◆ What you should do
Output all lines exactly.

◆ Data block
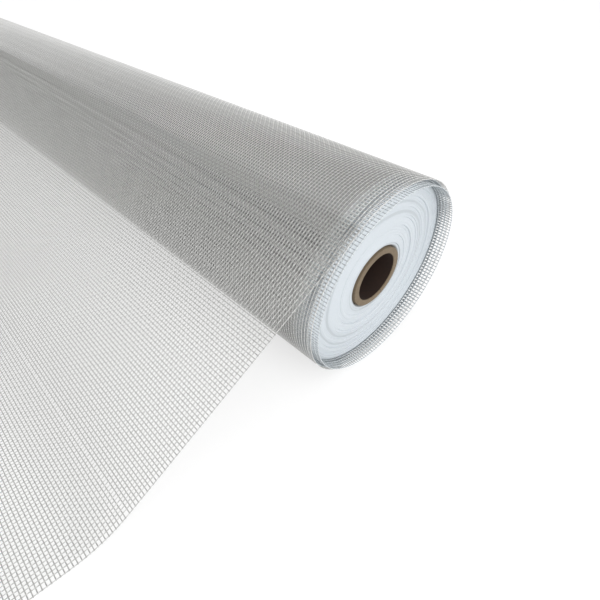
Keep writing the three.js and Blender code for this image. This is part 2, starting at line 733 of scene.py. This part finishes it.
@dataclass(frozen=True)
class Slide:
    """How far the ridges of turns slid along the roll, as the sum of a quick and a slow wave."""

    quick: float
    quick_step: float
    slow: float
    slow_step: float
    slow_start: float

    def at(self, ridge: int) -> float:
        """Slide of one ridge, counted from the first."""
        quick = self.quick * math.sin(self.quick_step * ridge)
        return quick + self.slow * math.sin(self.slow_step * ridge + self.slow_start)


@dataclass
class WoundBody:
    """The wound turns below the outermost one, as one turned body with its bore.

    Both ends are cut in ridges, each a packet of about four turns that slid together, because
    single turns are too fine to show. Each ridge has slid along by its own slide, and falls off
    outward by its lip.
    """

    sizes: RollSizes
    under: float = 0.8 * MM
    steps: int = 144
    proud_depth: float = 3.0 * MM
    proud_root: float = 0.4 * MM
    ridge: float = 1.15 * MM
    ridge_share: float = 0.82
    ridge_lip: float = 0.16 * MM
    bore_dip: float = 0.3 * MM
    bore_band: float = 0.6 * MM
    rim_dip: float = 0.1 * MM
    near_slide: Slide = Slide(0.22 * MM, 1.7, 0.2 * MM, 0.61, 1.0)
    far_ridge_share: float = 0.8
    far_lip: float = 0.1 * MM
    far_band: float = 0.5 * MM
    far_rim_dip: float = 0.2 * MM
    far_slide: Slide = Slide(0.2 * MM, 1.9, 0.15 * MM, 0.7, 2.0)
    end_depth: float = 1.0 * MM
    sharp: float = math.radians(35)

    def near_ridges(self, near: float, bore: float, step_in: float) -> list[tuple[float, float]]:
        """Ridges of turns on the near end, from the tube out.

        Args:
            near: Place of the near face.
            bore: Radius of the bore.
            step_in: Radius at which the proud turns start.

        Returns:
            Pairs of place and radius.
        """
        line = [(near - self.bore_dip, bore)]
        radius, count = bore + self.bore_band, 0
        while radius < step_in - self.ridge:
            place = near + self.near_slide.at(count)
            line.append((place, radius))
            line.append((place - self.ridge_lip, radius + self.ridge_share * self.ridge))
            radius += self.ridge
            count += 1
        return line + [(near - self.rim_dip, step_in)]

    def far_ridges(self, far: float, bore: float, step_in: float) -> list[tuple[float, float]]:
        """Ridges of turns on the far end, from the proud turns in.

        Args:
            far: Place of the far face.
            bore: Radius of the bore.
            step_in: Radius at which the proud turns end.

        Returns:
            Pairs of place and radius.
        """
        line = [(far + self.far_rim_dip, step_in)]
        radius, count = step_in - self.far_band, 0
        while radius > bore + self.ridge:
            place = far + self.far_slide.at(count)
            line.append((place + self.far_lip, radius))
            line.append((place, radius - self.far_ridge_share * self.ridge))
            radius -= self.ridge
            count += 1
        return line + [(far + self.bore_dip, bore)]

    def profile(self) -> list[tuple[float, float]]:
        """Outline of the body as places along the roll with their radii.

        Returns:
            Pairs of place and radius, from the near bore edge out and back to the far one.
        """
        s = self.sizes
        bore = s.tube_radius + s.wind_clearance
        outer = s.radius - self.under
        step_in = s.radius - self.proud_depth
        near, far = s.face, s.face - s.width
        proud = [(near - self.proud_root, step_in), (near - self.proud_root, outer)]
        proud += [(far + s.proud, outer), (far + s.proud, step_in)]
        return self.near_ridges(near, bore, step_in) + proud + self.far_ridges(far, bore, step_in)

    def build(self) -> bpy.types.Object:
        """Build the turned body and dress it.

        Returns:
            The piece.
        """
        bm = bmesh.new()
        axis = self.sizes.axis
        outline = [bm.verts.new((x, 0.0, axis.z + r)) for x, r in self.profile()]
        edges = [bm.edges.new(pair) for pair in zip(outline, outline[1:] + outline[:1])]
        spin_round(bm, outline + edges, axis, self.steps)
        bmesh.ops.remove_doubles(bm, verts=bm.verts[:], dist=SAME_POINT)
        bmesh.ops.recalc_face_normals(bm, faces=bm.faces[:])
        for face in bm.faces:
            round_it = abs(face.normal.x) < 0.5
            behind = face.calc_center_median().x < self.sizes.face - self.end_depth
            face.material_index = BodySlot.BARREL if round_it and behind else BodySlot.ENDS
        mesh = to_mesh(bm, "wound_screen", outward=False)
        weave_map(mesh, round_roll)
        looks = [WoundLayers().material(), TurnEnds().material()]
        piece = place_piece("wound_screen", mesh, looks)
        mesh.set_sharp_from_angle(angle=self.sharp)
        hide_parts(SCREEN_NODE)
        return piece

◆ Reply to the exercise
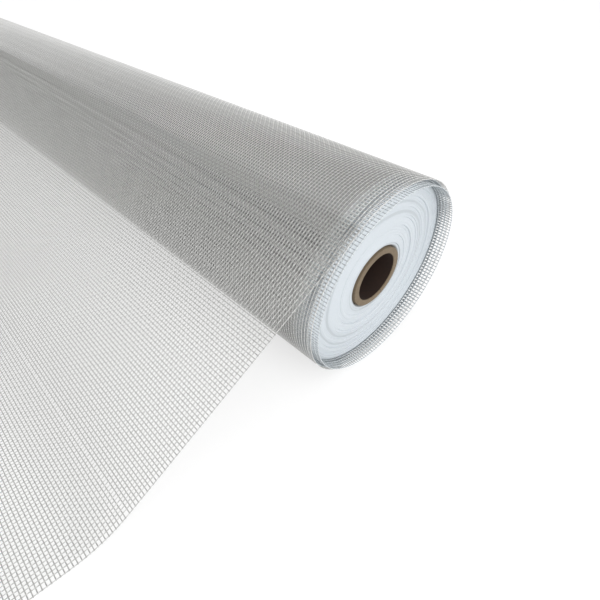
Keep writing the three.js and Blender code for this image. This is part 2, starting at line 733 of scene.py. This part finishes it.
@dataclass(frozen=True)
class Slide:
    """How far the ridges of turns slid along the roll, as the sum of a quick and a slow wave."""

    quick: float
    quick_step: float
    slow: float
    slow_step: float
    slow_start: float

    def at(self, ridge: int) -> float:
        """Slide of one ridge, counted from the first."""
        quick = self.quick * math.sin(self.quick_step * ridge)
        return quick + self.slow * math.sin(self.slow_step * ridge + self.slow_start)


@dataclass
class WoundBody:
    """The wound turns below the outermost one, as one turned body with its bore.

    Both ends are cut in ridges, each a packet of about four turns that slid together, because
    single turns are too fine to show. Each ridge has slid along by its own slide, and falls off
    outward by its lip.
    """

    sizes: RollSizes
    under: float = 0.8 * MM
    steps: int = 144
    proud_depth: float = 3.0 * MM
    proud_root: float = 0.4 * MM
    ridge: float = 1.15 * MM
    ridge_share: float = 0.82
    ridge_lip: float = 0.16 * MM
    bore_dip: float = 0.3 * MM
    bore_band: float = 0.6 * MM
    rim_dip: float = 0.1 * MM
    near_slide: Slide = Slide(0.22 * MM, 1.7, 0.2 * MM, 0.61, 1.0)
    far_ridge_share: float = 0.8
    far_lip: float = 0.1 * MM
    far_band: float = 0.5 * MM
    far_rim_dip: float = 0.2 * MM
    far_slide: Slide = Slide(0.2 * MM, 1.9, 0.15 * MM, 0.7, 2.0)
    end_depth: float = 1.0 * MM
    sharp: float = math.radians(35)

    def near_ridges(self, near: float, bore: float, step_in: float) -> list[tuple[float, float]]:
        """Ridges of turns on the near end, from the tube out.

        Args:
            near: Place of the near face.
            bore: Radius of the bore.
            step_in: Radius at which the proud turns start.

        Returns:
            Pairs of place and radius.
        """
        line = [(near - self.bore_dip, bore)]
        radius, count = bore + self.bore_band, 0
        while radius < step_in - self.ridge:
            place = near + self.near_slide.at(count)
            line.append((place, radius))
            line.append((place - self.ridge_lip, radius + self.ridge_share * self.ridge))
            radius += self.ridge
            count += 1
        return line + [(near - self.rim_dip, step_in)]

    def far_ridges(self, far: float, bore: float, step_in: float) -> list[tuple[float, float]]:
        """Ridges of turns on the far end, from the proud turns in.

        Args:
            far: Place of the far face.
            bore: Radius of the bore.
            step_in: Radius at which the proud turns end.

        Returns:
            Pairs of place and radius.
        """
        line = [(far + self.far_rim_dip, step_in)]
        radius, count = step_in - self.far_band, 0
        while radius > bore + self.ridge:
            place = far + self.far_slide.at(count)
            line.append((place + self.far_lip, radius))
            line.append((place, radius - self.far_ridge_share * self.ridge))
            radius -= self.ridge
            count += 1
        return line + [(far + self.bore_dip, bore)]

    def profile(self) -> list[tuple[float, float]]:
        """Outline of the body as places along the roll with their radii.

        Returns:
            Pairs of place and radius, from the near bore edge out and back to the far one.
        """
        s = self.sizes
        bore = s.tube_radius + s.wind_clearance
        outer = s.radius - self.under
        step_in = s.radius - self.proud_depth
        near, far = s.face, s.face - s.width
        proud = [(near - self.proud_root, step_in), (near - self.proud_root, outer)]
        proud += [(far + s.proud, outer), (far + s.proud, step_in)]
        return self.near_ridges(near, bore, step_in) + proud + self.far_ridges(far, bore, step_in)

    def build(self) -> bpy.types.Object:
        """Build the turned body and dress it.

        Returns:
            The piece.
        """
        bm = bmesh.new()
        axis = self.sizes.axis
        outline = [bm.verts.new((x, 0.0, axis.z + r)) for x, r in self.profile()]
        edges = [bm.edges.new(pair) for pair in zip(outline, outline[1:] + outline[:1])]
        spin_round(bm, outline + edges, axis, self.steps)
        bmesh.ops.remove_doubles(bm, verts=bm.verts[:], dist=SAME_POINT)
        bmesh.ops.recalc_face_normals(bm, faces=bm.faces[:])
        for face in bm.faces:
            round_it = abs(face.normal.x) < 0.5
            behind = face.calc_center_median().x < self.sizes.face - self.end_depth
            face.material_index = BodySlot.BARREL if round_it and behind else BodySlot.ENDS
        mesh = to_mesh(bm, "wound_screen", outward=False)
        weave_map(mesh, round_roll)
        looks = [WoundLayers().material(), TurnEnds().material()]
        piece = place_piece("wound_screen", mesh, looks)
        mesh.set_sharp_from_angle(angle=self.sharp)
        hide_parts(SCREEN_NODE)
        return piece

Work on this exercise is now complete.